Carefully placed lines of individual shoes of all sorts nod to the builders of this structure, who had walled up some of their own footwear as good luck.
Halfway up the deep, slowly climbing brick staircase was a tall metal gate on which a dancer clung with silent seriousness. When the gate closed after only half of the group had passed, this viewer among those caught behind experienced multiple reactions. How am I not allowed to go through? Should I feel entitled? What of the war veterans or others who for some reason were unable to pass this gate or other gates keeping back their futures? Soon the gate opened again, accentuating the swift judgments, valid or not, one can so easily make.
At one spot on the second level, a male dancer stands motionless and while others place individual sheets of moistened paper on him, one after another, another person reads from a record of pensioners’ names, followed by their war disabilities and pension amounts of $4 or more per month, until the figure was covered with paper and ceased to resemble a live person – as I listened to the reader, I asked myself, was he ever there? At that time this was quite an exercise undertaken to care for these war heroes. How hard must have been these veterans’ lives. And how easy it is, for the millions of people who fought to preserve our Union, today to be only conceptual, summarized in a few words.
Nearby in a narrow staircase, a dancer’s leg appears to explore the space, then more of a body as two feet move along the banister and a female figure walks slowly on her hands down several steps, symbolic perhaps of the perilousness or genuine uncertainty of life – then or now – and the trick or good fortune to survive. A second, male dancer keeping low on his back moves past her, then they partner as he supports her and as she leans back over the banister and into the open air, we see the essentialness of mutual support and what exquisite strength and beauty is possible with it.
Later, walking down the brick staircase, several dancers have taken stationary positions, one erect holding an imaginary object, another prostrate on the stairs with eyes open, a third seated at an angle, such that one has to carefully step around and over them, giving an experience of real people, real casualties, the flesh and blood of then and now and of whom we are or are not mindful as we traverse our day.

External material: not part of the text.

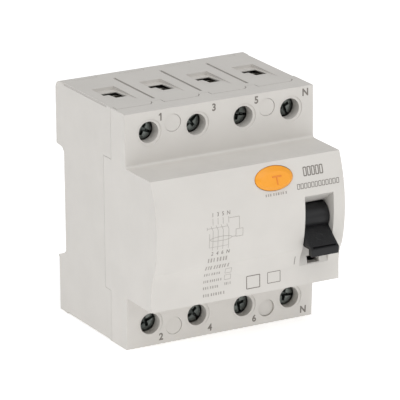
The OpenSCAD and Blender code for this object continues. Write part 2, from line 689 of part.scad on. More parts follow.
on_rail() rear_base();
on_rail() front_cover();
on_rail() cover_plugs();
on_rail() case_screws();
on_rail() toggle_handle();
on_rail() toggle_pin();
on_rail() toggle_spring();
on_rail() toggle_link();
on_rail() mechanism_frame();
on_rail() contact_carrier();
on_rail() carrier_axle();
on_rail() moving_contacts();
on_rail() moving_tips();
on_rail() contact_springs();
on_rail() line_plates();
on_rail() load_plates();
on_rail() fixed_tips();
on_rail() flexible_braids();
on_rail() primary_conductors();
on_rail() sensing_core();
on_rail() core_winding();
on_rail() core_cradle();
on_rail() relay_case();
on_rail() relay_plunger();
on_rail() trip_lever();
on_rail() trip_lever_pin();
on_rail() test_button();
on_rail() test_spring();
on_rail() test_card();
on_rail() test_leaf();
on_rail() test_resistor();
on_rail() sense_wires();
on_rail() rail_clip();
on_rail() clip_spring();
on_rail() terminal_screw(pole_x[0], line_z, 24);  // line_screw_1
on_rail() terminal_screw(pole_x[1], line_z, -38);  // line_screw_2
on_rail() terminal_screw(pole_x[2], line_z, 12);  // line_screw_3
on_rail() terminal_screw(pole_x[3], line_z, 66);  // line_screw_n
on_rail() terminal_screw(pole_x[0], load_z, -20);  // load_screw_1
on_rail() terminal_screw(pole_x[1], load_z, 48);  // load_screw_2
on_rail() terminal_screw(pole_x[2], load_z, 80);  // load_screw_3
on_rail() terminal_screw(pole_x[3], load_z, 8);  // load_screw_n
on_rail() clamp_cage(pole_x[0], line_z);  // line_cage_1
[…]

A single dancer performed a solo on the fourth level’s narrow, open walkway near a columnal artifice, seeming to honor it and the handiwork it stands for, her movements working actively and gracefully but showing no fatigue or effort.
One of the highlight moments occurred upon entry on the second floor to the pensioner’s office where pensions were conveyed. Before crossing the threshold one could hear a throng of voices converged on a single yet multi-tonal musical note that refused to end; an opening between their two subgroups allowed passersby to walk through the center of this amazing, powerful, eerie, otherworldly yet purposeful sound, the singers’ eyes focused somewhere beyond this place.
On traversing this experience one hears the sounds of a single cello, and in the next room a contemplative African-American musician (Tommie Adams Jr.) is calmly, intently bowing the instrument in answer to the voices. As a throng collected to view, hear, experience him, some seemed to find this an oddity while others watched transfixed. As the group meandered away and he eventually was left alone, he continued to play, as if to note that he was not playing only for them, but for them, those who went this way before, many years ago.
In a final scene, dancers move together in pairs, sharing weight, later running to the bases of the magnificent interior columns on the main level, climbing in bare feet to hold on around the curved surfaces, as a lone male vocalist (Greg Watkins) sang out into the cavernous air, respectful, spiritual hymns. The voice filled the air with its humble yet universal sound, dwarfed by the huge interior yet quietly powerful.
The dancers gradually peeled off one by one from the columns to form a line in different poses, stationary, facing the audience with a quiet, composed confidence, as if to say, we are each quite magnificent in our small way, and so are you.
The performers’ own varied life paths ranged from journalist to science teacher to real estate and health care.
Heather Sultz, by this work, transformed this space and accessed its history such that it will live in a new way, always, for those who had the good fortune to attend this remarkable experience.